Stream of Consciousness

A Narrative Essay

By Emma Michelle Porter

I love the word ‘audacity’.
Because no one ever uses it with a neutral tone. It sounds like it’s the only word in the sentence in capitals or italics.
It’s used with vehemence or shock or a biting flabbergasted feeling. “You have the AUDACITY to speak to me like that?!”
‘Flabbergasted’ is also a great word.
Because it makes your mind think of the words “flapping” and “gasp” even though it doesn’t actually mention them. And it conjures an image of someone flapping their arms and gasping in utter surprise and overwhelming bewilderment.
Flabbergasted flapping and gasping. Isn’t that wonderful?

We complain about the English language a lot; it’s difficulties and faulty rules. The way ‘school’ is spelt and the way ‘enough’ is pronounced.
But there are some truly wonderful words and sounds and phrases and cultural changes that hit me in the poetic gut; that make me feel like a bemused child learning this silly language all over again.

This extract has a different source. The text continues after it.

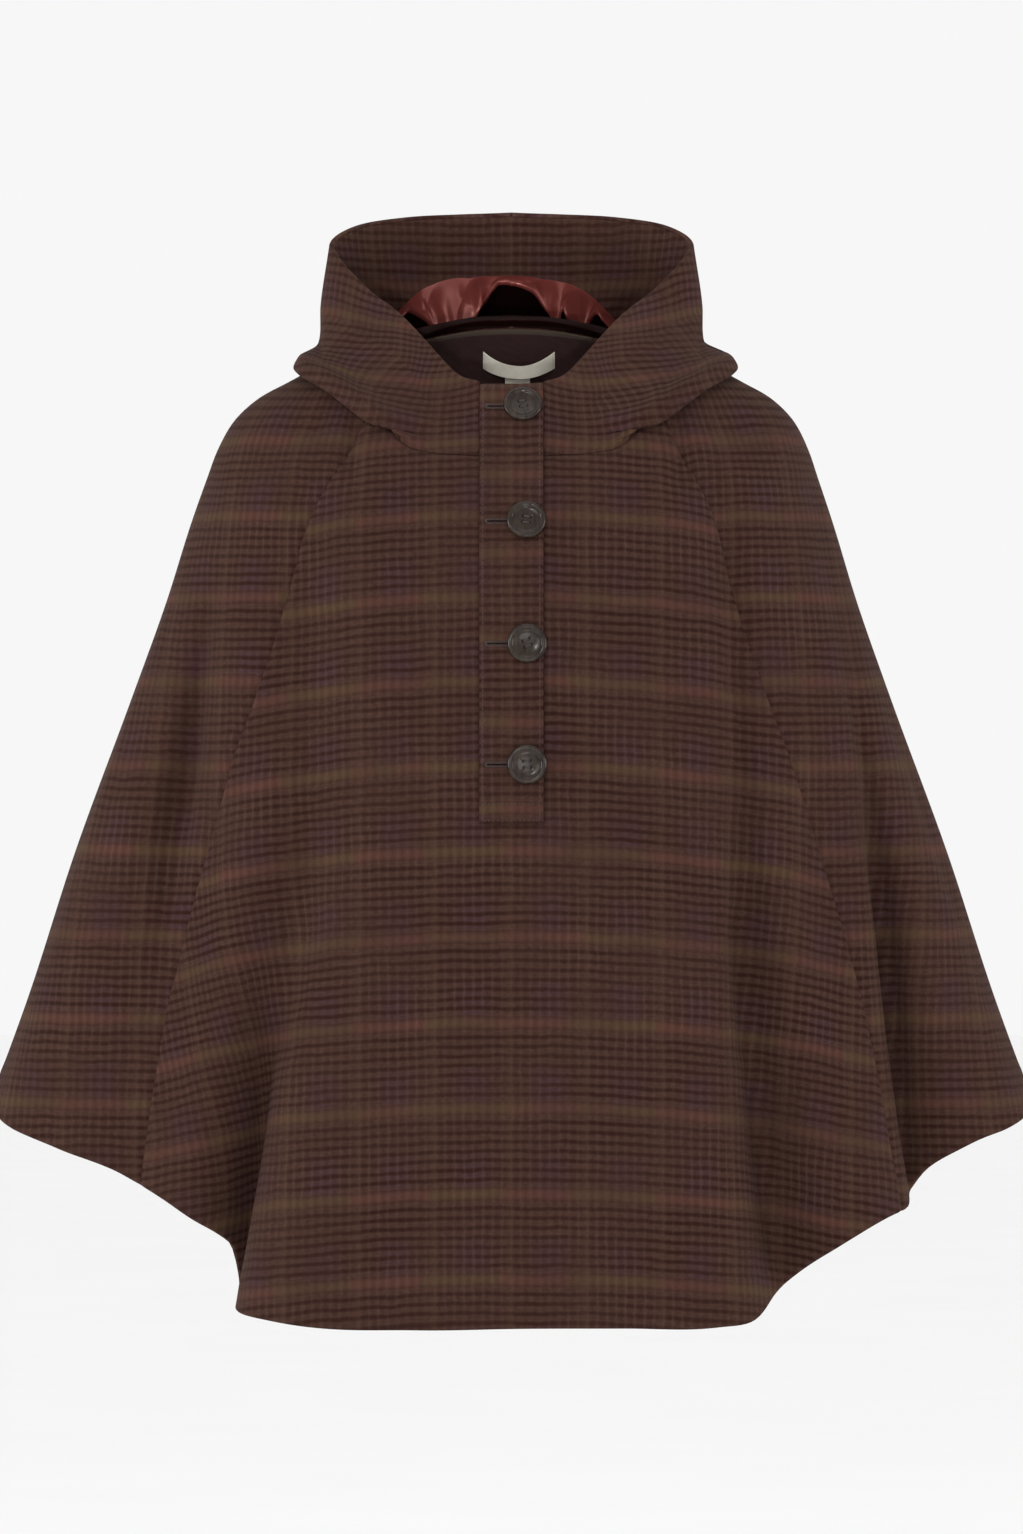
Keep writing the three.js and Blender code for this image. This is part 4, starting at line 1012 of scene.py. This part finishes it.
def hood_lining():
    """Satin from the facing's edge: it swells, turns under, and goes down inside."""
    chosen = np.abs(INSIDE_DEGS) > 84
    index = np.arange(chosen.sum())
    fine = np.linspace(0, len(index) - 1, SATIN_COLUMNS)

    def finer(values):
        values = values[chosen] if len(values) == len(chosen) else values
        return np.stack([through(index, values[:, c])(fine) for c in range(3)], -1)

    top, top_n = finer(at_row(INSIDE, FACING_ROW)), finer(at_row(INSIDE_N, FACING_ROW))
    inward = -unit(np.concatenate([top_n[:, :2], np.zeros((len(top), 1))], 1))
    start = top - top_n * (FACING_LIFT + 0.9)
    start[:, 2] += 2.5
    x = top[:, 0]
    edge = column(SATIN_EDGE, 1)(x)
    sideways = np.clip((np.abs(x) - 70) / 50, 0, 1)
    depth = np.maximum(5, start[:, 2] - edge)
    fullness = np.clip(depth / 22, 0.25, 1)
    # Slow swells across, and then sharper folds that run askew down the satin.
    crumple = (np.sin(x / 7.3 + 0.8) + 0.7 * np.sin(x / 3.9 + 2.1) + 0.5 * np.sin(x / 2.3)) / 2.2
    bulge = (18 + 5 * crumple - 10 * sideways) * fullness
    rows = []
    for k in np.linspace(0, 1, SATIN_ROWS):
        swing = math.sin(k * math.pi / 2) ** 1.4
        arch = math.sin(k * math.pi)
        ripple = 3.4 * (np.abs(np.sin(x / 8.6 + 2.2 * k + 0.4)) - 0.6) * arch ** 0.6
        ripple -= 2.0 * np.abs(np.sin(x / 4.7 - 3.1 * k + np.sin(x / 11))) * arch ** 0.8 * k
        p = start + inward * (bulge * swing + ripple * fullness)[:, None]
        p[:, 2] = start[:, 2] - depth * (1 - (1 - k) ** 1.15)
        rows.append(p)
    crest = rows[-1]
    for a in np.radians(SATIN_FOLD):
        p = crest - inward * (SATIN_FOLD_RADIUS * (1 - math.cos(a)))
        p[:, 2] = crest[:, 2] - SATIN_FOLD_RADIUS * math.sin(a)
        rows.append(p)
    under = rows[-1]
    # Over the sharp turn above the neck seam the satin stands off the wool.
    off = 1.6 + 1.5 * np.exp(-(((HOOD_MARKS - 1.0) / 0.6) ** 2))
    grid = INSIDE - INSIDE_N * off[:, None, None]

    def at_mark(mark):
        return finer(grid[int(np.argmin(np.abs(HOOD_MARKS - mark)))])

    inner = at_mark(8.2)
    for k in (0.3, 0.65, 1.0):
        p = mix(under, inner, k)
        p[:, 2] += 5 * math.sin(k * math.pi)
        rows.append(p)
    rows += [at_mark(m) for m in SATIN_MARKS]
    p = np.stack(rows)
    obj = sheet_mesh("hood_lining_cloth", p, np.stack([run(p, 1), -run(p, 0)], -1))
    # Painted shade: past the lowest fold, the share of the satin that has gone under is darkened and
    # dulled.
    painted_shade_share = ease((np.arange(len(p)) - SATIN_ROWS) / 3)
    layer = obj.data.attributes.new("under", "FLOAT", "POINT")
    layer.data.foreach_set("value", np.repeat(painted_shade_share, p.shape[1]))
    thicken(obj, SATIN_WALL, SATIN, 0.15)
    declare(obj, "hood_lining", (0.62, 0.36), 0.17, ["hood_facing"])


hood_lining()

# The half-moon facing inside the back of the neck, bound along its top.
NECK_LIFT = WOOL_WALL / 2 + SEAM_GAP + LINING_WALL / 2


def neck_facing():
    degs = np.linspace(98, 262, 120)
    ks = np.concatenate([[0, 0.002, 0.004, 0.007], np.linspace(0.012, 0.105, 24)])
    d, k = np.meshgrid(degs, ks)
    p = from_neck(d, k)
    n = body_normal(d, k)
    bound = np.exp(-((run(p, 0) / 2.2) ** 2))
    p = p - n * (NECK_LIFT + 0.6 - 0.5 * bound)[..., None]
    obj = sheet_mesh("neck_facing_cloth", p[:, ::-1], np.stack([run(p, 1), -run(p, 0)], -1)[:, ::-1])
    thicken(obj, LINING_WALL, BROWN, 0.3)
    declare(obj, "neck_facing", (0.33, 0.075), None, ["back_panel"])


neck_facing()


def on_neck_facing(x, down, lift):
    """Places on the neck facing, lifted off it towards the neck."""
    k = down / BODY_LENGTH
    x = np.broadcast_to(x, k.shape)
    degs = np.empty_like(k)
    for column_x in np.unique(x):
        same = x == column_x
        degs[same] = deg_at_x(float(column_x), k[same], behind=True)
    off = NECK_LIFT + LINING_WALL / 2 + SEAM_GAP + 0.5 + lift
    return from_neck(degs, k) - body_normal(degs, k) * off[..., None]


def ribbon(name, x_middle, width, down_from, height, sag, bow, bend, rows, cols):
    """A woven ribbon: sewn by its ends where it sags and bows, or by its top."""
    u = np.linspace(-1, 1, cols)[None] + np.zeros((rows, 1))
    share = np.linspace(0, 1, rows)[:, None] + np.zeros((1, cols))
    down = down_from + sag * (1 - u * u) + (height - 0.7 * sag * (1 - u * u)) * share
    x = x_middle + u * width / 2
    x = np.where(np.abs(x) < 1e-6, 1e-3, x)
    lift = bend + bow * (1 - u * u) * (0.75 + 0.5 * share)
    lift -= 0.5 * np.exp(-(((1 - np.abs(u)) * width / 2 / 3) ** 2))
    p = on_neck_facing(x, down, lift)
    uv = np.stack([u * width / 2, -share * height], -1)
    obj = sheet_mesh(name, p[:, ::-1], uv[:, ::-1])
    thicken(obj, RIBBON_WALL, RIBBON, 0.2)
    return obj, p


label, label_places = ribbon("label_ribbon", 5.5, 53, 20, 15.5, 9, 8, 0.8, 15, 41)
declare(label, "label", (0.058, 0.016), None, ["neck_facing"])
tab, _ = ribbon("size_tab_ribbon", 4.5, 18.5, 34, 24, 0, 0, 4.5, 13, 13)
declare(tab, "size_tab", (0.0185, 0.024), None, ["neck_facing"])


# Placket
STAND_MARK = 10.95


def placket_line(x):
    """The placket's middle surface at one x, from the stand's top down: y and z."""
    side = -1 if x < 0 else 1
    off = x if abs(x) >= 0.5 else 0.5 * side
    stand = hood_grid([side * PLACKET_DEGS[side]], np.linspace(STAND_MARK, 1, 7))[:, 0]
    seam = hood_grid([side * PLACKET_DEGS[side]], [0.0])[0, 0]
    bow = float(from_neck(deg_at_x(off, 0.0), 0.0)[1]) - seam[1]
    ks = np.arange(1, 27) / 26 * SLOT_K * 1.12
    low = from_neck(deg_at_x(off, ks), ks)
    stand[:, 1] += bow
    line, _ = along(np.concatenate([stand, low])[:, 1:])
    return line(np.linspace(0, 1, 600))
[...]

I once wrote a poem simply from the desire to use the word ‘tentatively’. I love the sound of ‘tentatively’ and the feeling of my tongue tentatively tapping the very tip of my palate, and my front teeth smoothly skimming on and off my bottom lip.
I love how, growing up, I wasn’t sure if the word subtle meant overt or covert because everyone – from my parents to my TV shows, seemed to use it only sarcastically. “Wow. Subtle dude.”
I love that snakes hiss and birds tweet. It’s endearing that shy people speak in a mumble with muffled ‘m’ sounds and loud people speak in a boom with bombastic and open ‘b’s and ‘o’s.
It’s so great when a little kid tells you that the leaves went crunch under their feet, because it’s as if they crunched some leaves with their vocal chords when they spoke the word.
It’s funny to me that the English speaking world has lambasted the word ‘moist’ and can all agree on the purity of the word ‘soft’. How sweet that we use ‘soft’ to describe our favourite clothing or linen or pets but also people’s personalities or behaviour towards others. “The way he looks at her is so soft”. “She’s always protecting her friends, she’s so soft”.

I love that South Africans never mean ‘now’ no matter what they add before the word. If you don’t understand that statement it might make sense just now.
I love that Australians don’t ever say the full word ‘Australia’ and describe staggering things as being at a distance or out of reach, “far out”.
I love how encouraging it sounds when British people say “go on!” or “get in!”.
And how truly overdramatically horrified Americans sound with their stereotypical “oh my God”.

Much like a toddler, English is universally loved and feared; it can be a complete pain, while also being a sweet and crazy delight; it follows expected patterns, and it is constantly developing and changing. And sometimes you just have to sit back and realise that it is totally worth all of the effort.